Semangat I Lagaligo oleh masyarakat Luwu khususnya dan warga Sulsel umumnya tidak berlebihan pada acara Expo 2019 di Makassar masih menyelipkan agenda menjaga sejarah penting melalui informasi dalam bentuk tulisan. Kita ketahui bersama, mitos masyarakat Luwu ini bentuknya berupa tulisan Lontara kuno yang disampaikan melalui cerita atau lisan dari satu wilayah ke wilayah lain. Tradisi lisan ini berkembang hingga ke Malaysia dan Thailand. Berpindah-pindah sesuka hati, kapanpun dan dimanapun di seluruh tempat yang disinggahi Sawerigading. Hampir seluruh daerah mengangkat nilai-nilai yang ada di dalam Lagaligo. Menjadikan perekat secara langsung seluruh etnis dalam kebinekaan yang ika.

Menurut Wikipedia I La Galaligo adalah sebuah epik mitos penciptaan dari peradaban Bugis Sulsel yang ditulis antara abad ke 13-15 dalam bentuk puisi bahasa Bugis ditulis dengan huruf Lontara kuno. Puisi ini terdiri dalam “sajak bersuku lima”  yang selain menceritakan kisah asal usul manusia juga berfungsi sebagai almanak praktis sehari-hari. Berkembang secara lisan. Dinyanyikan, didendangkan pada perhelatan acara adat tradisional penting Bugis. Mewariskan nilai-nilai yang ada di Lagaligo. Hanya orang tertentu yang memiliki manuskrip. Perspektif orang Bugis para bissu, pasure dan To Lotang adalah para penyimpan dan pewaris I Lagaligo. Karya sastra ini tidak akan pernah mati, lahir sebelum islam datang.

Menjual Warisan Leluhur  

Jika karya seni dianggap warisan adiluhung dari leluhur maka generasi yang mendapatkan keuntungan berupa uang atau materi lain dari pementasan karya leluhur, ini bisa dikatakan “menjual warisan leluhur”. Tentu berbeda dengan menjual tanah warisan, tanahnya habis. Jika jual karya seni warisan leluhur tidak akan pernah habis meskipun dijual berkali-kali di festival-festival dalam dan luar negeri, di hotel, di restoran,  Karena melalui pementasan seni inilah generasinya bertumbuh dan bisa menikmati percikan rezeki. Boleh sepuluh persen, boleh dua puluh persen, bahkan lima puluh persen.  Dimaksudkan untuk menghargai karya seni semata. Dan meminimalisir kisah sedih tentang anak cucu seniman besar hidup dalam kekurangan sampai tidak bisa mendapatkan pendidikan yang layak (A.Ole).

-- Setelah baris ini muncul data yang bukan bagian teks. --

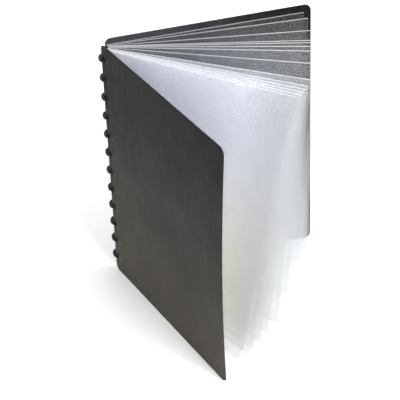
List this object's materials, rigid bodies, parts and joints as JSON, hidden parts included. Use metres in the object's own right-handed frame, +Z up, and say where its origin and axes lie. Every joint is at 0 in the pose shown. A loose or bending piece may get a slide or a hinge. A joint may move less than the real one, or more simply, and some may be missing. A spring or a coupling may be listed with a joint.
{
  "type": "disc-bound display album",
  "caption": "Stiff-covered album of clear film pocket sleeves on a spine of loose binding discs; opens like a fan and stands on its edges.",
  "frame": {"origin": "middle of the standing album's footprint, on the surface it stands on", "axes": "+Z up along the spine, +X from the spine to the open side, +Y towards the back cover; the covers open equally about the XZ plane"},
  "size_m": [0.2408, 0.2944, 0.32],
  "materials": {
    "front_cover": "fine-grained extruded polypropylene sheet, satin",
    "back_cover": "fine-grained extruded polypropylene sheet, satin black",
    "disc": "moulded, polished black",
    "sleeve_film": "clear cast polypropylene film, glossy with a faint haze"
  },
  "bodies": {
    "back_cover": {"back_cover": "back_cover"},
    "disc_01": {"disc_01": "disc"},
    "disc_02": {"disc_02": "disc"},
    "disc_03": {"disc_03": "disc"},
    "disc_04": {"disc_04": "disc"},
    "disc_05": {"disc_05": "disc"},
    "disc_06": {"disc_06": "disc"},
    "disc_07": {"disc_07": "disc"},
    "disc_08": {"disc_08": "disc"},
    "disc_09": {"disc_09": "disc"},
    "disc_10": {"disc_10": "disc"},
    "disc_11": {"disc_11": "disc"},
    "disc_12": {"disc_12": "disc"},
    "sleeve_01": {"sleeve_01": "sleeve_film"},
    "sleeve_02": {"sleeve_02": "sleeve_film"},
    "sleeve_03": {"sleeve_03": "sleeve_film"},
    "sleeve_04": {"sleeve_04": "sleeve_film"},
    "sleeve_05": {"sleeve_05": "sleeve_film"},
    "sleeve_06": {"sleeve_06": "sleeve_film"},
    "sleeve_07": {"sleeve_07": "sleeve_film"},
    "sleeve_08": {"sleeve_08": "sleeve_film"},
    "sleeve_09": {"sleeve_09": "sleeve_film"},
    "sleeve_10": {"sleeve_10": "sleeve_film"},
    "sleeve_11": {"sleeve_11": "sleeve_film"},
    "sleeve_12": {"sleeve_12": "sleeve_film"},
    "sleeve_13": {"sleeve_13": "sleeve_film"},
    "sleeve_14": {"sleeve_14": "sleeve_film"},
    "front_cover": {"front_cover": "front_cover"}
  },
  "joints": [
    {"name": "disc_01_spin", "type": "hinge", "parent": "back_cover", "child": "disc_01", "pos_m": [-0.11141, 0, 0.2997], "axis": [0, 0, 1], "continuous": true},
    {"name": "disc_02_spin", "type": "hinge", "parent": "back_cover", "child": "disc_02", "pos_m": [-0.11141, 0, 0.2743], "axis": [0, 0, 1], "continuous": true},
    {"name": "disc_03_spin", "type": "hinge", "parent": "back_cover", "child": "disc_03", "pos_m": [-0.11141, 0, 0.2489], "axis": [0, 0, 1], "continuous": true},
    {"name": "disc_04_spin", "type": "hinge", "parent": "back_cover", "child": "disc_04", "pos_m": [-0.11141, 0, 0.2235], "axis": [0, 0, 1], "continuous": true},
    {"name": "disc_05_spin", "type": "hinge", "parent": "back_cover", "child": "disc_05", "pos_m": [-0.11141, 0, 0.1981], "axis": [0, 0, 1], "continuous": true},
    {"name": "disc_06_spin", "type": "hinge", "parent": "back_cover", "child": "disc_06", "pos_m": [-0.11141, 0, 0.1727], "axis": [0, 0, 1], "continuous": true},
    {"name": "disc_07_spin", "type": "hinge", "parent": "back_cover", "child": "disc_07", "pos_m": [-0.11141, 0, 0.1473], "axis": [0, 0, 1], "continuous": true},
    {"name": "disc_08_spin", "type": "hinge", "parent": "back_cover", "child": "disc_08", "pos_m": [-0.11141, 0, 0.1219], "axis": [0, 0, 1], "continuous": true},
    {"name": "disc_09_spin", "type": "hinge", "parent": "back_cover", "child": "disc_09", "pos_m": [-0.11141, 0, 0.0965], "axis": [0, 0, 1], "continuous": true},
    {"name": "disc_10_spin", "type": "hinge", "parent": "back_cover", "child": "disc_10", "pos_m": [-0.11141, 0, 0.0711], "axis": [0, 0, 1], "continuous": true},
    {"name": "disc_11_spin", "type": "hinge", "parent": "back_cover", "child": "disc_11", "pos_m": [-0.11141, 0, 0.0457], "axis": [0, 0, 1], "continuous": true},
    {"name": "disc_12_spin", "type": "hinge", "parent": "back_cover", "child": "disc_12", "pos_m": [-0.11141, 0, 0.0203], "axis": [0, 0, 1], "continuous": true},
    {"name": "sleeve_01_turn", "type": "hinge", "parent": "back_cover", "child": "sleeve_01", "pos_m": [-0.11141, 0, 0.16], "axis": [0, 0, -1], "range_deg": [-2.51, 1.29]},
    {"name": "sleeve_02_turn", "type": "hinge", "parent": "back_cover", "child": "sleeve_02", "pos_m": [-0.11141, 0, 0.16], "axis": [0, 0, -1], "range_deg": [-6.51, 3.34]},
    {"name": "sleeve_03_turn", "type": "hinge", "parent": "back_cover", "child": "sleeve_03", "pos_m": [-0.11141, 0, 0.16], "axis": [0, 0, -1], "range_deg": [-12.51, 6.41]},
    {"name": "sleeve_04_turn", "type": "hinge", "parent": "back_cover", "child": "sleeve_04", "pos_m": [-0.11141, 0, 0.16], "axis": [0, 0, -1], "range_deg": [-18.01, 9.22]},
    {"name": "sleeve_05_turn", "type": "hinge", "parent": "back_cover", "child": "sleeve_05", "pos_m": [-0.11141, 0, 0.16], "axis": [0, 0, -1], "range_deg": [-21.76, 11.14]},
    {"name": "sleeve_06_turn", "type": "hinge", "parent": "back_cover", "child": "sleeve_06", "pos_m": [-0.11141, 0, 0.16], "axis": [0, 0, -1], "range_deg": [-26.01, 13.31]},
    {"name": "sleeve_07_turn", "type": "hinge", "parent": "back_cover", "child": "sleeve_07", "pos_m": [-0.11141, 0, 0.16], "axis": [0, 0, -1], "range_deg": [-29.26, 14.98]},
    {"name": "sleeve_08_turn", "type": "hinge", "parent": "back_cover", "child": "sleeve_08", "pos_m": [-0.11141, 0, 0.16], "axis": [0, 0, -1], "range_deg": [-34.01, 17.41]},
    {"name": "sleeve_09_turn", "type": "hinge", "parent": "back_cover", "child": "sleeve_09", "pos_m": [-0.11141, 0, 0.16], "axis": [0, 0, -1], "range_deg": [-40.51, 20.73]},
    {"name": "sleeve_10_turn", "type": "hinge", "parent": "back_cover", "child": "sleeve_10", "pos_m": [-0.11141, 0, 0.16], "axis": [0, 0, -1], "range_deg": [-44.01, 22.52]},
    {"name": "sleeve_11_turn", "type": "hinge", "parent": "back_cover", "child": "sleeve_11", "pos_m": [-0.11141, 0, 0.16], "axis": [0, 0, -1], "range_deg": [-46.51, 23.8]},
    {"name": "sleeve_12_turn", "type": "hinge", "parent": "back_cover", "child": "sleeve_12", "pos_m": [-0.11141, 0, 0.16], "axis": [0, 0, -1], "range_deg": [-49.01, 25.08]},
    {"name": "sleeve_13_turn", "type": "hinge", "parent": "back_cover", "child": "sleeve_13", "pos_m": [-0.11141, 0, 0.16], "axis": [0, 0, -1], "range_deg": [-51.51, 26.36]},
    {"name": "sleeve_fan", "type": "hinge", "parent": "back_cover", "child": "sleeve_14", "pos_m": [-0.11141, 0, 0.16], "axis": [0, 0, -1], "range_deg": [-53.75, 27.5]},
    {"name": "front_cover_hinge", "type": "hinge", "parent": "sleeve_14", "child": "front_cover", "pos_m": [-0.11141, 0, 0.16], "axis": [0, 0, -1], "range_deg": [-18.75, 80]}
  ],
  "couplings": [
    {"joint": "sleeve_01_turn", "follows": "sleeve_fan", "ratio": 0.046512},
    {"joint": "sleeve_02_turn", "follows": "sleeve_fan", "ratio": 0.12093},
    {"joint": "sleeve_03_turn", "follows": "sleeve_fan", "ratio": 0.23256},
    {"joint": "sleeve_04_turn", "follows": "sleeve_fan", "ratio": 0.33488},
    {"joint": "sleeve_05_turn", "follows": "sleeve_fan", "ratio": 0.40465},
    {"joint": "sleeve_06_turn", "follows": "sleeve_fan", "ratio": 0.48372},
    {"joint": "sleeve_07_turn", "follows": "sleeve_fan", "ratio": 0.54419},
    {"joint": "sleeve_08_turn", "follows": "sleeve_fan", "ratio": 0.63256},
    {"joint": "sleeve_09_turn", "follows": "sleeve_fan", "ratio": 0.75349},
    {"joint": "sleeve_10_turn", "follows": "sleeve_fan", "ratio": 0.8186},
    {"joint": "sleeve_11_turn", "follows": "sleeve_fan", "ratio": 0.86512},
    {"joint": "sleeve_12_turn", "follows": "sleeve_fan", "ratio": 0.91163},
    {"joint": "sleeve_13_turn", "follows": "sleeve_fan", "ratio": 0.95814}
  ]
}
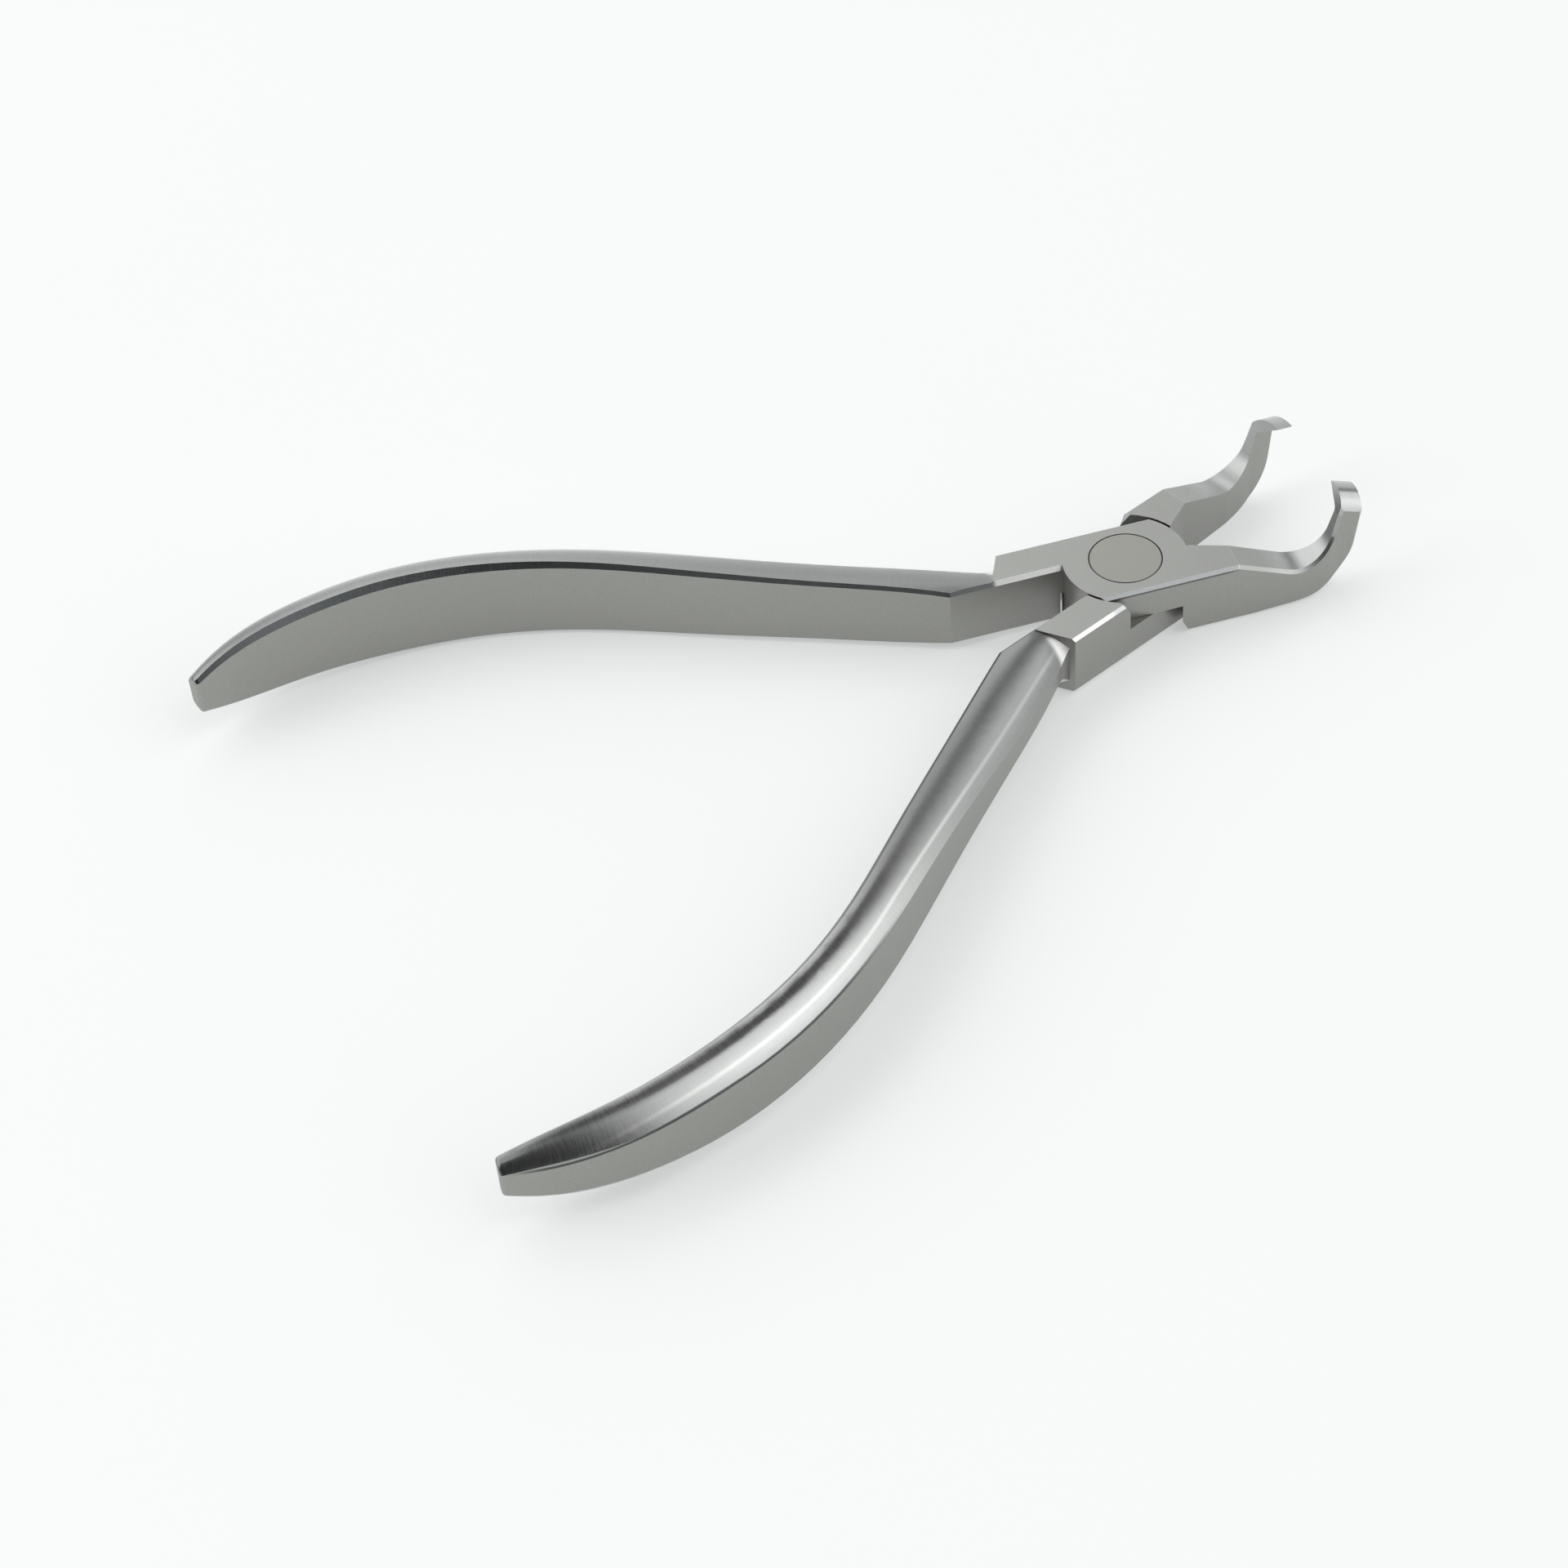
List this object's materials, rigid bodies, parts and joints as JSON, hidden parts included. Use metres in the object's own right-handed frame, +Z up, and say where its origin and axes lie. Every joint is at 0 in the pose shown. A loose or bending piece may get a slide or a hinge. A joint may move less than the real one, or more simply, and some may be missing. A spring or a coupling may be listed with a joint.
{
  "type": "lap-joint pliers",
  "caption": "All-steel lap-joint hand pliers with bowed handles and two up-turned jaws that end in inward-facing chisel lips.",
  "frame": {"origin": "on the pivot axis, at the flat underside of the joint", "axes": "+Z up along the pivot axis towards the flush rivet head, +X towards the jaws along the centre plane between the two halves, +Y towards the upper half's handle"},
  "size_m": [0.1196, 0.0868, 0.0135],
  "materials": {
    "forged_steel": "satin, bead-blasted joint, brushed handles and polished lips",
    "rivet_steel": "satin, faced flush with the joint"
  },
  "bodies": {
    "lower_half": {"lower_half": "forged_steel", "pivot_rivet": "rivet_steel"},
    "upper_half": {"upper_half": "forged_steel"}
  },
  "joints": [
    {"name": "pivot", "type": "hinge", "parent": "lower_half", "child": "upper_half", "pos_m": [0, 0, 0.0038], "axis": [0, 0, 1], "range_deg": [-54, 24.8]}
  ]
}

Pengalaman menyedihkan yang dikisahkan A. Ole dari Bali hanyalah sebagai refrensi siapa tau bisa di terapkan pada kebijakan pemerintah daerah Luwu atau mungkin sudah diapresiasi?. Sebaiknya intensitas menggalakkan cerita legendaris dari Sulsel ini tidak disentuh sebatas ada even. Minimal telah dibentuk sebuah wadah kongrit untuk bersaing dalam kreativitas seni klasik dengan daerah lain seperti Bali atau negara lain yang keseniannya maju. Dan jasa seniman pendahulunya sekarang menjadi agenda tetap diberikan apresiasi berupa uang, bea siswa dll. Dengan cara apapun pemerintah selayaknya memperjuangkan hak ahli waris atas kemasyhuran kisah yang me-legenda karya leluhur. Sebuah upaya menolak lupa.

Menjaga nilai luhur yang diwariskan pada kita hendaknya disikapi dengan bijak. Pelajaran dari sebuah cerita, yang bermanfaat bagi kehidupan diambil dan yang memberikan pelajaran buruk, tinggalkan. (Mks-IGA.K).